Whether, and how quickly, Opiant can succeed will depend on its ability to transform the oral drug into another form that can yield fast results in an emergency.
Opiant envisions developing drinabant as an injectable for use in ER settings, though a nasal spray like Narcan is another potential alternative, CEO Roger Crystal, MD, told GEN.
“There’s certainly different ways of getting it into patients, but it’s ironic that for a lot of medication, people like to think about how they can try to convert injectable medications into oral. Here, we need to do the reverse because of the state of the patient,” said Crystal, who is attending the JP Morgan 37th Healthcare Conference, being held January 7-10 in San Francisco.
Oral drinabant is simply too slow for use on patients exhibiting the symptoms associated with ACO—which can include panic and anxiety, feelings of paranoia, agitation, visual and auditory hallucinations, and nausea. ACO is most often linked to ingestion of edibles and synthetic cannabinoids.

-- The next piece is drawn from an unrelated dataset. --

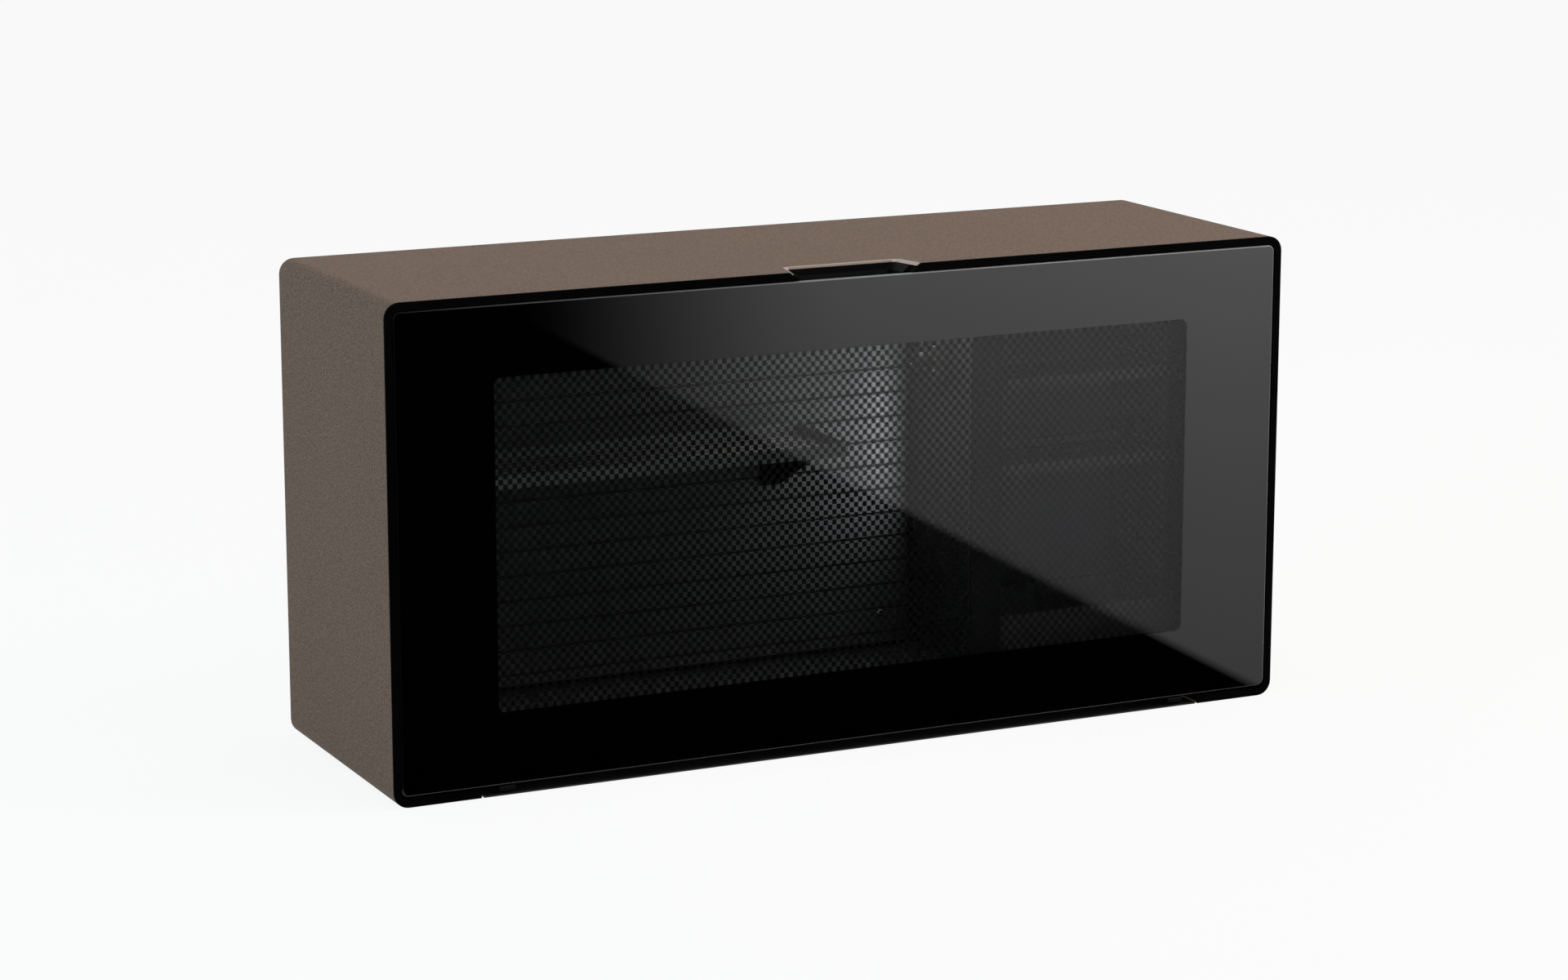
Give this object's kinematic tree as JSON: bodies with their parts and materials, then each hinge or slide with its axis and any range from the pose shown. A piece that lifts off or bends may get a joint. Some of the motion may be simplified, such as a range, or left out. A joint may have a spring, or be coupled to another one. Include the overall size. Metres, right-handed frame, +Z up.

“What we need to do is reformulate the oral as an injectable. And then we will learn how quickly it absorbs once we’ve done that reformulation,” Crystal added.
Opiant set the stage for that reformulation last month, when it acquired global development and commercialization rights from Sanofi to drinabant.
At a time when biopharmas can pay hundreds of millions of dollars or more for licensing rights, drinabant is a relative bargain. According to a regulatory filing, Opiant agreed to pay Sanofi $500,000 upfront, up to $8.1 million in development milestones, up to $36 million in sales milestones, and royalties ranging from 7% for net sales less than or equal to $150 million, to 12% for net sales of greater than $250 million.
That is comparable to what Opiant—formerly Lightlake Therapeutics—received when it outlicensed Narcan to Adapt in December 2014. Adapt agreed to pay potential development and sales milestone payments that potentially total more than $55 million, plus double-digit royalties.
Revenue from the licensing agreement for Narcan, which won FDA approval in December 2015 was approximately $8.9 million in the first nine months of 2018—accounting for most of the approximately $9.2 million in total revenue recorded by Opiant during the period.
Safety Profile Cited
Crystal said the favorable deal terms were one of two key factors in pursuing rights to drinabant. The other is its favorable safety profile. A 2010 study by Sanofi and the Centre for Human Drug Research, for example, showed drinabant (then called AVE 1625) at 20 mg and 60 mg doses to have induced maximal inhibition on heart rate, feeling high, internal and external perception, but not on body sway and alertness as measured by visual analogue scales (VAS), a 16-item assessment of subjective effect on alertness.
“Even the lowest dose of AVE1625 20 mg inhibited most of THC-induced effects,” according to the study, one of multiple trials conducted in an earlier Sanofi clinical program. Sanofi pursued numerous other indications for the drug candidate, including schizophrenia and Alzheimer’s disease.
Opiant has not offered a formal timeframe for launching studies of drinabant in ACO. Crystal envisions those studies beginning in a couple of years, adding: “If you think about timing when we would be able to file an NDA, our initial view is it would be a few years, but not 10 years.”
Crystal also offered updates on other Opiant pipeline candidates. For OPNT003 (nalmefene nasal spray), a pivotal pharmacokinetic study of the opioid overdose candidate is planned this year, with next year being targeted for the submission of an NDA.
In 2018, Opiant won a $7.4 million grant from the NIH’s National Institute on Drug Abuse to develop OPNT003 as an opioid overdose treatment, and $4.6 million from the Biomedical Advanced Research and Development Authority (BARDA) to also develop the drug as a medical countermeasure in the event of a fentanyl chemical attack.
Other pipeline updates:
- OPNT001—Opiant remains on track to release topline clinical data from its ongoing Phase II trial of the bulimia nervosa candidate during the first quarter, Crystal said.
- OPNT002—Opiant plans to advance development of the opioid antagonist nasal spray indicated for alcohol use disorder following positive Phase I data and supportive feedback from the FDA.
“OPNT002 gets me excited because it can open up a huge population of people who currently don’t take medication for alcohol use disorder, but I really think would be willing to use this type of approach,” Crystal said.